**TO DO**
Beneath this instruction is a block of data; output from it exactly the lines that run from the one containing "left_pivot = (JAMB_LEFT_FACE" through the one containing "cad_parts[obj.name] = obj", inclusive.

-- BEGIN EXERCISE MATERIALS --

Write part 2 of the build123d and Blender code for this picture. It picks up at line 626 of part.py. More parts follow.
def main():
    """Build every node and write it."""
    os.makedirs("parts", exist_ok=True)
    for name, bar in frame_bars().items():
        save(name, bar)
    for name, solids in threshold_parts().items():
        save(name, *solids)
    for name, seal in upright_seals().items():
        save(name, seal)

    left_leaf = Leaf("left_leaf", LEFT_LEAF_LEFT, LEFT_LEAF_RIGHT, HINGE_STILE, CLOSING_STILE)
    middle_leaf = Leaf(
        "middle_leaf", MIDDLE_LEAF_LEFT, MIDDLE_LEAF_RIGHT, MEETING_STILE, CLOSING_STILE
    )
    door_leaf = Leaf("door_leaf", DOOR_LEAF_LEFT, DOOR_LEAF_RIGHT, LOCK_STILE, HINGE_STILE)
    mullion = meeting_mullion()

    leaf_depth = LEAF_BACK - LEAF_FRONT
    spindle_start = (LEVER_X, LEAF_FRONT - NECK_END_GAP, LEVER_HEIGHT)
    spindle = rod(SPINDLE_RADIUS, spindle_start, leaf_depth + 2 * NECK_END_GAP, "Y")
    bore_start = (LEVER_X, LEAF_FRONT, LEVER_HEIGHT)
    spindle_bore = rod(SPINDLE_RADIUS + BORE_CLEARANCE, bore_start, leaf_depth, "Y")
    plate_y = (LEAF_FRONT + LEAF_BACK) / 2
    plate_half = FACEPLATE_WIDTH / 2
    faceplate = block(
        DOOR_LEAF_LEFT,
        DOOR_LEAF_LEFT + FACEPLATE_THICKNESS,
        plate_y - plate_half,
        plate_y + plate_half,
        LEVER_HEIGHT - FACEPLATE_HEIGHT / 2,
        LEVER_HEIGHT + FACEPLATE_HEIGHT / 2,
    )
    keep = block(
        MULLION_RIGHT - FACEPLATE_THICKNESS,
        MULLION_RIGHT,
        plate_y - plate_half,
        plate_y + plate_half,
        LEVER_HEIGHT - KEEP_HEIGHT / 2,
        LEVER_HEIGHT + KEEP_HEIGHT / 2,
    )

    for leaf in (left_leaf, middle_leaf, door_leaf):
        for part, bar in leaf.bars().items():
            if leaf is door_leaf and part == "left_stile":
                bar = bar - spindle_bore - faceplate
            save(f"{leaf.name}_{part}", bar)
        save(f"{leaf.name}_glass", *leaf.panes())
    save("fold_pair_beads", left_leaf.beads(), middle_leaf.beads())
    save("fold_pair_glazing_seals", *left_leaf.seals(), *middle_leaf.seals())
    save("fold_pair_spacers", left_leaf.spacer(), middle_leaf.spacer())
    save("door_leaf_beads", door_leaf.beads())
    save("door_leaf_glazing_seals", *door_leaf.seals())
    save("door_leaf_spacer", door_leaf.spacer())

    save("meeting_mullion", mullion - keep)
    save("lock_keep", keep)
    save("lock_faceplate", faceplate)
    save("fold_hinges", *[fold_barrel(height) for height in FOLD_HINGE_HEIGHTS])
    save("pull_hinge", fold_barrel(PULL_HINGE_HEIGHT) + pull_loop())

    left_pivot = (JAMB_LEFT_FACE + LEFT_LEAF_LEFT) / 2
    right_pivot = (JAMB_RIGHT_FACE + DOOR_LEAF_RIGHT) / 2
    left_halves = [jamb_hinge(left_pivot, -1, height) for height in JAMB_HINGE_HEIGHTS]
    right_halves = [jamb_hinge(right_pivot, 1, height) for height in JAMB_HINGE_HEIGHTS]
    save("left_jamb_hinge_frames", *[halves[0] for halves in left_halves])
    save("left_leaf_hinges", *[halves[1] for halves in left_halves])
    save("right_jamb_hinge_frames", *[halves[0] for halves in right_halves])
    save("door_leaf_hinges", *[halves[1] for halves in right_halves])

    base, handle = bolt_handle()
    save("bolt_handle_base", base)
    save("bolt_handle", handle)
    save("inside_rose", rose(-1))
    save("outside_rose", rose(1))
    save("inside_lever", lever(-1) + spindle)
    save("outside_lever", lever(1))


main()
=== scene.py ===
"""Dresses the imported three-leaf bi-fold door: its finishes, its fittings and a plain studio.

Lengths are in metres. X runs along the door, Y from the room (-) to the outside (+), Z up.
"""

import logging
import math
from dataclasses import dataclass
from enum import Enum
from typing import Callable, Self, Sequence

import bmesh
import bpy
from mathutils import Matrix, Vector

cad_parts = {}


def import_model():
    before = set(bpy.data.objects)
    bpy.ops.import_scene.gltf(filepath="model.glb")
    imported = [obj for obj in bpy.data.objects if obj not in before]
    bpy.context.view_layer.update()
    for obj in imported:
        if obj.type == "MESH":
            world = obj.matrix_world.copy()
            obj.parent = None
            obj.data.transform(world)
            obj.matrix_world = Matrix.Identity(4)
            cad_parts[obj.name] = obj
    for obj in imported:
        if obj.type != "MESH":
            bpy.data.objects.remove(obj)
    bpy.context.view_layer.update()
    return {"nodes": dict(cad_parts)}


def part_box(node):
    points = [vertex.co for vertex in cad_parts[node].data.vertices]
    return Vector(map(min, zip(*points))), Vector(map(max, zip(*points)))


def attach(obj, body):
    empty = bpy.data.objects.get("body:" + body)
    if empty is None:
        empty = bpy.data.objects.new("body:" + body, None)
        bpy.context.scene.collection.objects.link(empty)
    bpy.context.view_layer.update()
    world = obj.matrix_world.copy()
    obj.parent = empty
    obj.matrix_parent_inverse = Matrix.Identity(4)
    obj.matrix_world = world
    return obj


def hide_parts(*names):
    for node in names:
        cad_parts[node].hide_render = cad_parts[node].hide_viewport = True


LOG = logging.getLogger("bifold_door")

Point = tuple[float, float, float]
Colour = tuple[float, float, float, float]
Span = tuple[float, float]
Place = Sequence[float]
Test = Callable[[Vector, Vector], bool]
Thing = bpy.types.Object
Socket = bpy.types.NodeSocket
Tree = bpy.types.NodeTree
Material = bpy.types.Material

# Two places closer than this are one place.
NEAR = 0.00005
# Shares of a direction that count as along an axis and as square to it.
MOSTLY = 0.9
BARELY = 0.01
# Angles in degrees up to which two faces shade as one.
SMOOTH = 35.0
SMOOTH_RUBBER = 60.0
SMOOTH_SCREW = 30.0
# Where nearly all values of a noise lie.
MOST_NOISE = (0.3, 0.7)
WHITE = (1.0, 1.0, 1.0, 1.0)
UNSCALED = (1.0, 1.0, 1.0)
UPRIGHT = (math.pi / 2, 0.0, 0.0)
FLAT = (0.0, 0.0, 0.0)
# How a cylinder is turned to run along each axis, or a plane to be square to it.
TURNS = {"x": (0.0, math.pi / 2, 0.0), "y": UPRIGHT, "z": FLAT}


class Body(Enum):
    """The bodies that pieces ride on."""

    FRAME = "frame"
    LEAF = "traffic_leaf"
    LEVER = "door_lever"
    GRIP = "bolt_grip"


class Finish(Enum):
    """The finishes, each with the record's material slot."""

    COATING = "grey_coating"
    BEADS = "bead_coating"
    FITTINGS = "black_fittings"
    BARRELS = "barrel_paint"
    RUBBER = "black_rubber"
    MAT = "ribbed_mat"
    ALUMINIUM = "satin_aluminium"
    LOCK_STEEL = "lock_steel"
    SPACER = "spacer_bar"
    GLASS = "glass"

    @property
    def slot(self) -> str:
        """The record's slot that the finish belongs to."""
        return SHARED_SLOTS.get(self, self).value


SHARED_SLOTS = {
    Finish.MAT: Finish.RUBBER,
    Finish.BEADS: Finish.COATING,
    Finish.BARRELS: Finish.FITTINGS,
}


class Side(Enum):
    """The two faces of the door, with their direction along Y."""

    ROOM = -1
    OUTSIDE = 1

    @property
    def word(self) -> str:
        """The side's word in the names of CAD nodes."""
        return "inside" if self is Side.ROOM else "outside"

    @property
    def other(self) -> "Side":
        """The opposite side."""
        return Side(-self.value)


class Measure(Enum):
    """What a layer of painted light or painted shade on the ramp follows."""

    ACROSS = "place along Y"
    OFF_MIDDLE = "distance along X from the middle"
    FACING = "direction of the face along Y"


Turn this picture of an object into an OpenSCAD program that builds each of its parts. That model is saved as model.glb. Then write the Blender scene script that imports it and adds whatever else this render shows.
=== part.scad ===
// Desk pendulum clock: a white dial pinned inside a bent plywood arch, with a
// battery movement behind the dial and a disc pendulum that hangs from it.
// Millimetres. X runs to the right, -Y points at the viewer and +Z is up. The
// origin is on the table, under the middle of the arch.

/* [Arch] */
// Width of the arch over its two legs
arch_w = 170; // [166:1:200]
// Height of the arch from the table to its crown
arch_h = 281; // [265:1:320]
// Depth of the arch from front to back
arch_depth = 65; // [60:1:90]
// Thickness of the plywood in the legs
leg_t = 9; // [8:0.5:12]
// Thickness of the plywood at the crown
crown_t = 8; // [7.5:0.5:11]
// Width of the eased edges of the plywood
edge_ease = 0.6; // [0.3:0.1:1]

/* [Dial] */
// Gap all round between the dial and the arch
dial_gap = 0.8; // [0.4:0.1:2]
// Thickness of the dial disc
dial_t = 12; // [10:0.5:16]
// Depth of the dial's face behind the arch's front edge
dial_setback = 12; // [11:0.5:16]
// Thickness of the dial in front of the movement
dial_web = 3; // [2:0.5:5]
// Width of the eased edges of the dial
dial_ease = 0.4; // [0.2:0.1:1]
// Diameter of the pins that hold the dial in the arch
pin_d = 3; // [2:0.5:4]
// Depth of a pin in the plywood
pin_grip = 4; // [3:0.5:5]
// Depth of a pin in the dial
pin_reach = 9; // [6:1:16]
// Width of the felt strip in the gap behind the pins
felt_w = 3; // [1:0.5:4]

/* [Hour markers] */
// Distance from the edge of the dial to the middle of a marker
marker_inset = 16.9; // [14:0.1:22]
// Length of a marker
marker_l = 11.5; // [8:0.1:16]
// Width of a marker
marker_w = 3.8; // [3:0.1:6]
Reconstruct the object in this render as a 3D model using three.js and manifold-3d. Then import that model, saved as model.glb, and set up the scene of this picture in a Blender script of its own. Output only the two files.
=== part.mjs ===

-- END EXERCISE MATERIALS --

**ANSWER TO THIS PROBLEM**
    left_pivot = (JAMB_LEFT_FACE + LEFT_LEAF_LEFT) / 2
    right_pivot = (JAMB_RIGHT_FACE + DOOR_LEAF_RIGHT) / 2
    left_halves = [jamb_hinge(left_pivot, -1, height) for height in JAMB_HINGE_HEIGHTS]
    right_halves = [jamb_hinge(right_pivot, 1, height) for height in JAMB_HINGE_HEIGHTS]
    save("left_jamb_hinge_frames", *[halves[0] for halves in left_halves])
    save("left_leaf_hinges", *[halves[1] for halves in left_halves])
    save("right_jamb_hinge_frames", *[halves[0] for halves in right_halves])
    save("door_leaf_hinges", *[halves[1] for halves in right_halves])

    base, handle = bolt_handle()
    save("bolt_handle_base", base)
    save("bolt_handle", handle)
    save("inside_rose", rose(-1))
    save("outside_rose", rose(1))
    save("inside_lever", lever(-1) + spindle)
    save("outside_lever", lever(1))


main()
=== scene.py ===
"""Dresses the imported three-leaf bi-fold door: its finishes, its fittings and a plain studio.

Lengths are in metres. X runs along the door, Y from the room (-) to the outside (+), Z up.
"""

import logging
import math
from dataclasses import dataclass
from enum import Enum
from typing import Callable, Self, Sequence

import bmesh
import bpy
from mathutils import Matrix, Vector

cad_parts = {}


def import_model():
    before = set(bpy.data.objects)
    bpy.ops.import_scene.gltf(filepath="model.glb")
    imported = [obj for obj in bpy.data.objects if obj not in before]
    bpy.context.view_layer.update()
    for obj in imported:
        if obj.type == "MESH":
            world = obj.matrix_world.copy()
            obj.parent = None
            obj.data.transform(world)
            obj.matrix_world = Matrix.Identity(4)
            cad_parts[obj.name] = obj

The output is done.